I wouldn't mind some of the good ol' days.

Hey Mr. Green - Sierra Club:
"It's clear that the 'need' for air-conditioning is largely a culturally conditioned phenomenon. (Call it the Big Mindless Chill.) I'm old enough to have grown up in the Midwest when there were {I}no{/I} air conditioners. We had a dozen or so days each summer when people would bitch about the weather, itself a nearly lost art form. Then we would proceed to find various pleasurable ways of beating the heat, like taking siestas, making Kool-Aid, and lounging under shade trees.

At night, we relished the excuse to lie out on the lawn while peering into the depths of the galaxy or discussing the meaning of the universe--or at least the location of constellations and the distance to an airplane blinking on the horizon. Watching meteors was a welcome part of the ritual too. Folks who had flat roofs could sleep on them; the really lucky ones had those old-fashioned sleeping porches. (There's little room for such amenities now that space is squandered on multi-car garages and other follies of modern domestic architecture.)

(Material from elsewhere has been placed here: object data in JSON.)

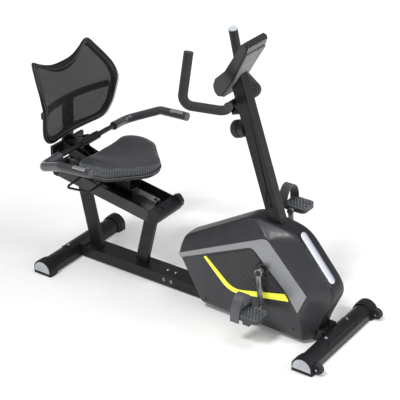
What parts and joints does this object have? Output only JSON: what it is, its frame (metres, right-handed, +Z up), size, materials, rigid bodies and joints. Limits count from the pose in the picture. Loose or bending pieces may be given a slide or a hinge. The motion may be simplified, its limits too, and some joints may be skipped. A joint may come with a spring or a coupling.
{
  "type": "recumbent exercise bike",
  "caption": "Recumbent exercise bike with a sliding seat, mesh backrest, side grips, a boxed-in belt drive with pedals, and a console and handlebar on a leaning post.",
  "frame": {"origin": "on the floor, midway between the two stabilizers, on the machine's centre plane", "axes": "+X is the way the rider faces, towards the drive housing; +Y is the rider's left; +Z is up"},
  "size_m": [1.4784, 0.7194, 1.218],
  "materials": {
    "frame_paint": "satin black powder coat",
    "cap_plastic": "fine matt grain",
    "bolt_steel": "zinc plated",
    "rail_silver": "brushed along the rail",
    "cover_plastic": "fine matt grain",
    "housing_plastic": "satin charcoal",
    "spine_plastic": "dark gloss",
    "trim_silver": "satin silver",
    "strip_silver": "bright silver with fine grooves",
    "panel_plastic": "diamond texture",
    "stripe_yellow": "smooth",
    "foam": "closed-cell foam",
    "grip_gloss": "smooth skinned foam",
    "end_cap": "smooth",
    "console_plastic": "satin black",
    "console_grey": "fine hatch",
    "display": "smooth screen",
    "key_grey": "matt",
    "key_red": "matt",
    "knob_plastic": "fine grain",
    "steel": "ground",
    "crank_paint": "satin black with bright edges",
    "pulley_plastic": "moulded",
    "belt_rubber": "ribbed",
    "flywheel_iron": "turned",
    "pedal_plastic": "moulded",
    "strap_rubber": "smooth",
    "wheel_rubber": "matt",
    "pad_nylon": "smooth",
    "pan_plastic": "matt",
    "vinyl": "embossed vinyl",
    "backrest_plastic": "satin",
    "mesh": "open knitted mesh",
    "sensor": "polished",
    "cable": "smooth"
  },
  "bodies": {
    "frame": {"stabilizer_tubes": "frame_paint", "rear_stabilizer_caps": "cap_plastic", "front_stabilizer_caps": "cap_plastic", "frame_bolts": "bolt_steel", "rear_frame": "frame_paint", "front_frame": "frame_paint", "seat_rail": "rail_silver", "rail_cover": "cover_plastic", "rail_end_caps": "cap_plastic", "housing_right": "housing_plastic", "housing_left": "housing_plastic", "housing_spine": "spine_plastic", "front_trim_strip": "strip_silver", "side_trims": "trim_silver", "side_panels": "panel_plastic", "accent_stripes": "stripe_yellow", "console_post": "frame_paint", "handlebar": "frame_paint", "handlebar_grips": "foam", "handlebar_end_caps": "end_cap", "handlebar_clamp": "frame_paint", "console_case": "console_plastic", "console_back": "console_grey", "console_display": "display", "tension_base": "knob_plastic", "tension_cable": "cable", "crank_bearings": "steel", "drive_belt": "belt_rubber", "flywheel_axle": "steel", "wheel_axles": "steel"},
    "crank": {"crank_axle": "steel", "crank_arm_right": "crank_paint", "crank_arm_left": "crank_paint", "crank_caps": "knob_plastic", "drive_pulley": "pulley_plastic", "pedal_spindles": "steel"},
    "pedal_right": {"pedal_right": "pedal_plastic", "strap_right": "strap_rubber"},
    "pedal_left": {"pedal_left": "pedal_plastic", "strap_left": "strap_rubber"},
    "flywheel": {"flywheel": "flywheel_iron"},
    "idler": {"idler_wheel": "pulley_plastic"},
    "brake": {"brake_arm": "steel"},
    "knob": {"tension_knob": "knob_plastic"},
    "button_mode": {"button_mode": "key_grey"},
    "button_set": {"button_set": "key_grey"},
    "button_reset": {"button_reset": "key_red"},
    "wheel_right": {"transport_wheel_right": "wheel_rubber"},
    "wheel_left": {"transport_wheel_left": "wheel_rubber"},
    "seat": {"seat_carriage": "frame_paint", "glide_pads": "pad_nylon", "seat_pan": "pan_plastic", "seat_cushion": "vinyl", "backrest_spine": "backrest_plastic", "backrest_frame": "backrest_plastic", "backrest_mesh": "mesh", "seat_handlebar": "frame_paint", "seat_grips": "grip_gloss", "pulse_sensors": "sensor"},
    "lever": {"seat_lever": "frame_paint"}
  },
  "joints": [
    {"name": "crank_spin", "type": "hinge", "parent": "frame", "child": "crank", "pos_m": [0.367, 0, 0.289], "axis": [0, 1, 0], "continuous": true},
    {"name": "pedal_right_spin", "type": "hinge", "parent": "crank", "child": "pedal_right", "pos_m": [0.38206, -0.197, 0.12971], "axis": [0, 1, 0], "continuous": true},
    {"name": "pedal_left_spin", "type": "hinge", "parent": "crank", "child": "pedal_left", "pos_m": [0.35194, 0.197, 0.44829], "axis": [0, 1, 0], "continuous": true},
    {"name": "flywheel_spin", "type": "hinge", "parent": "frame", "child": "flywheel", "pos_m": [0.118, 0, 0.2], "axis": [0, 1, 0], "continuous": true},
    {"name": "idler_spin", "type": "hinge", "parent": "frame", "child": "idler", "pos_m": [0.252, -0.065, 0.1982], "axis": [0, 1, 0], "continuous": true},
    {"name": "knob_turn", "type": "hinge", "parent": "frame", "child": "knob", "pos_m": [0.21086, 0, 0.83386], "axis": [-0.9466, 0, -0.3223], "range_deg": [0, 315]},
    {"name": "brake_swing", "type": "hinge", "parent": "frame", "child": "brake", "pos_m": [0.24, 0, 0.118], "axis": [0, 1, 0], "range_deg": [0, 6]},
    {"name": "button_mode_press", "type": "slide", "parent": "frame", "child": "button_mode", "axis": [0.8406, 0, -0.5417], "range_m": [0, 0.0012]},
    {"name": "button_set_press", "type": "slide", "parent": "frame", "child": "button_set", "axis": [0.8406, 0, -0.5417], "range_m": [0, 0.0012]},
    {"name": "button_reset_press", "type": "slide", "parent": "frame", "child": "button_reset", "axis": [0.8406, 0, -0.5417], "range_m": [0, 0.0012]},
    {"name": "wheel_right_spin", "type": "hinge", "parent": "frame", "child": "wheel_right", "pos_m": [0.718, -0.242, 0.03], "axis": [0, 1, 0], "continuous": true},
    {"name": "wheel_left_spin", "type": "hinge", "parent": "frame", "child": "wheel_left", "pos_m": [0.718, 0.242, 0.03], "axis": [0, 1, 0], "continuous": true},
    {"name": "seat_slide", "type": "slide", "parent": "frame", "child": "seat", "axis": [0.9867, 0, -0.1628], "range_m": [-0.11, 0.1]},
    {"name": "lever_lift", "type": "hinge", "parent": "seat", "child": "lever", "pos_m": [-0.42267, -0.04, 0.4548], "axis": [-0.9867, 0, 0.1628], "range_deg": [0, 10]}
  ],
  "couplings": [
    {"joint": "flywheel_spin", "follows": "crank_spin", "ratio": 5.8333},
    {"joint": "brake_swing", "follows": "knob_turn", "ratio": 0.019048}
  ]
}
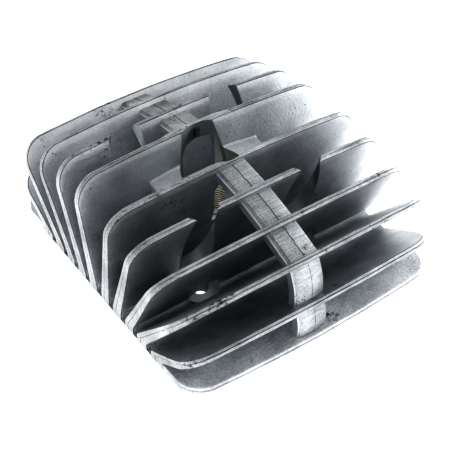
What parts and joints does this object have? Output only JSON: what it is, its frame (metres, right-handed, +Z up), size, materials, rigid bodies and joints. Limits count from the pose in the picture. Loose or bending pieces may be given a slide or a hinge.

Then, thanks to the blessings of postwar consumerism, a few of the wealthier folks acquired air conditioners, around the same time they started snapping up TVs. More and more time was spent sitting inside, listening to a mechanical hum instead of meadowlarks by day and whip-poor-wills by night. (In the beginning was the Word. In the end was Television.) As the technology became more affordable, just about everybody acquired air-conditioning.

Then the only thing left to prove was that yours was better than the other guy's. Thus began the era of hyper-cooling, wherein a superfluous creature comfort morphed into something downright uncomfortable. Across the United States, there are millions of living rooms where you have to wear a sweater in the middle of a heat wave.

But there might be more to this than mere status-seeking. Many a dwelling that is overcooled in the summer becomes suffocatingly overheated in the winter. The warmer it gets outside, the colder we make it inside, and vice versa. Instead of getting used to the seasonal changes (an idea as quaint these days as the folk wisdom of letting the blood thin out in summer and thicken in winter), it's as if we're one-upping nature itself, cranking up the air conditioner or furnace just to show the weather that, by God, we're the ones in control."